Which generates the following table for difficulty by level
  • Lvl1 DC 15.1 = 15
  • Lvl2 DC 15.7 = 16
  • Lvl3 DC 16.3 = 16
  • Lvl4 DC 16.9 = 17
  • Lvl5 DC 17.5 = 17
  • Lvl6 DC 18.1 = 18
  • Lvl7 DC 18.7 = 18
  • Lvl8 DC 19.3 = 19
  • Lvl9 DC 19.9 = 20
  • Lvl10 DC 20.5 =20
  • Lvl11 DC 21.1 =21
  • Lvl12 DC 21.7 =22
  • Lvl13 DC 22.3 =22
  • Lvl14 DC 22.9 =22
  • Lvl15 DC 23.5 =23
  • Lvl16 DC 24.1 =24
  • Lvl17 DC 24.7 =25
  • Lvl18 DC 25.3 =25
  • Lvl19 DC 25.9 =26
  • Lvl20 DC 26.5= 26
  • Lvl21 DC 27.1 =27
  • Lvl22 DC 27.7 =28
  • Lvl24 DC 28.3 =29
  • Lvl25 DC 28.9 =29
  • Lvl26 DC 28.5 =29
  • Lvl27 DC 29.1 =29
  • Lvl28 DC 29.7 =30
  • Lvl29 DC 30.3 =30
  • Lvl30 DC 30.9= 31
But that is really an arbitrary assignment and the values can be altered to anywhere within the range dependent upon playtesting.

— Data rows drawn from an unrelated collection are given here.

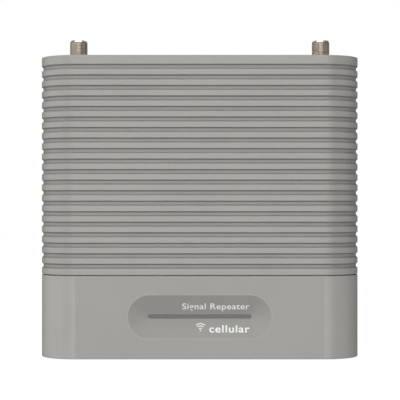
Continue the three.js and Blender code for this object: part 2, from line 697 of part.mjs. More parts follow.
function addPowerInlet() {
  const block = box(
    -JACK_BLOCK.width / 2, JACK_BLOCK.width / 2,
    -JACK_BLOCK.depth / 2, JACK_BLOCK.depth / 2,
    JACK_BLOCK.bottom, JACK_BLOCK.top,
  );
  const nose = rod(JACK_NOSE_RADIUS, JACK_BLOCK.top - 1, BODY_TOP, 24);
  const bore = rod(JACK_BORE, JACK_BORE_BOTTOM, BODY_TOP + 1, 20);
  const pinHole = rod(JACK_PIN_RADIUS + GAP, JACK_BLOCK.bottom - 1, JACK_BORE_BOTTOM + 1, 12);
  const springFront = -4.1;
  const pocket = box(-1.6, 1.6, springFront, -2.5, JACK_BLOCK.bottom - 1, JACK_BLOCK.top);
  add('power_jack_body', cut(join(block, nose), bore, pinHole, pocket), BLACK_PLASTIC);
  add('power_jack_pin', rod(JACK_PIN_RADIUS, JACK_BLOCK.bottom - 1, BODY_TOP - 1.8, 12), NICKEL);
  const springBox = [-1.2, 1.2, springFront + GAP, springFront + 2 * GAP + 0.1];
  add('power_jack_spring', box(...springBox, JACK_BLOCK.bottom - 1, JACK_BLOCK.top - 1), NICKEL);
}

addHousings();
addRear();
addIndicator();
addFlatCable();
addMainBoard();
addBoardParts();
addPorts();
addPowerInlet();

export default group;
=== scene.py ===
"""A cellular signal booster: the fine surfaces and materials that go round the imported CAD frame."""

import json
import math

import bmesh
import bpy
from mathutils import Matrix, Vector


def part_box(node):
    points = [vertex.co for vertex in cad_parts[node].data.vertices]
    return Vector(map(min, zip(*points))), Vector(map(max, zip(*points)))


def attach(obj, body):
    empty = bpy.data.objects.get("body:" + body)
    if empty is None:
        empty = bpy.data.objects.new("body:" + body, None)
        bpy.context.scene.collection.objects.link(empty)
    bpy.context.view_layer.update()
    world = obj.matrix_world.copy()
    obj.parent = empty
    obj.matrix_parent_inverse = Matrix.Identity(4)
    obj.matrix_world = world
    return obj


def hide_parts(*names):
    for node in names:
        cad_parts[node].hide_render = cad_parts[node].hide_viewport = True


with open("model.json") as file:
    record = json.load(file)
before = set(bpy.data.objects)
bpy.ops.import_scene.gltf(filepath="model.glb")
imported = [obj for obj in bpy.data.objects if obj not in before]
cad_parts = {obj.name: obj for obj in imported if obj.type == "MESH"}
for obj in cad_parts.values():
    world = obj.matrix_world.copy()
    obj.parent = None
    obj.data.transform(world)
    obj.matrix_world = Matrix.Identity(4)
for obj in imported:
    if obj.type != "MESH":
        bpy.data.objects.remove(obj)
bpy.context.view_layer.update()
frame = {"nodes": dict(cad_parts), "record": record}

MM = 0.001
BODY = "root"

# Edges and clearances that many pieces share.
FINE_EDGE = 0.1 * MM
SOFT_EDGE = 0.3 * MM
VISIBLE_GAP = 0.15 * MM
MOUTH_CHAMFER = 0.25 * MM

# How far a cutting shape runs past the faces that it cuts, and past a chamfered mouth.
OVERRUN = 1 * MM
MOUTH_OVERRUN = 0.25 * MM

# ---- places from the frame

HOUSING_LOW, HOUSING_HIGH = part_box("ribbed_housing")
BASE_LOW, BASE_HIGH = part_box("base_housing")
HALF_WIDTH = HOUSING_HIGH.x
HALF_DEPTH = HOUSING_HIGH.y
BODY_TOP = HOUSING_HIGH.z
HOUSING_BOTTOM = HOUSING_LOW.z
BASE_BOTTOM = BASE_LOW.z
POST_TOP = BASE_HIGH.z

CORNER_RADIUS = 19.6 * MM
CORNER_X = HALF_WIDTH - CORNER_RADIUS
CORNER_Y = HALF_DEPTH - CORNER_RADIUS

# The steps of an outline's corners, a stadium's ends and a keyhole's arcs.
CORNER_STEPS = 24
STADIUM_STEPS = 40
KEYHOLE_STEPS = 28

# An arc uses less than half of each side, so that two arcs never meet. A nearly straight corner has none.
LONGEST_REACH = 0.48
NEARLY_STRAIGHT = math.radians(89)
WELD_DISTANCE = 1e-7

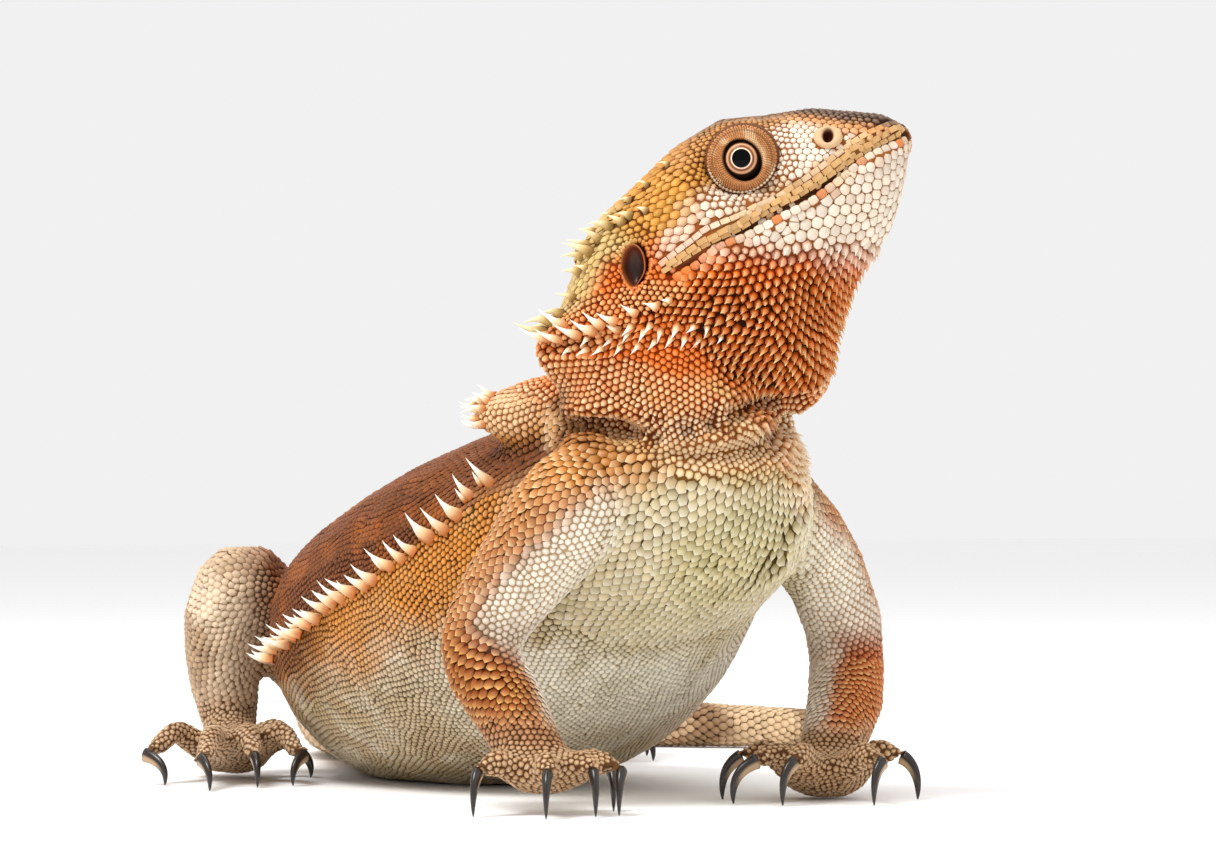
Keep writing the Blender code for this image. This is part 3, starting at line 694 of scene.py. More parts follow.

Posted: Mon Jul 20, 2009 5:10 am
by Josh_Kablack
And to address Frank's criticism, I'll admit that it does not involve intricacies of great tactical depth,

But it does force players to consider all of the following:
  • What are my odds of success with skill X?
  • What are my odds of success on each of the sections, *relative* to the odds of success of each other PC on that section.
  • What priority should I assign to completion, extension or damage avoidance
Which compared to the decision tree of the basic skill challenge:
  • What is my highest skill?
  • How do I con the DM into letting me use it?
  • Does this yield an acceptable target number when considering ratio of successes needed to failures allowed? If not then how do I best avoid participating in this challenge?
It's a more tactical and less disruptive/argumentative minigame.

Posted: Mon Jul 20, 2009 5:48 am
by Crissa
Okay, that was far more interesting as a solution.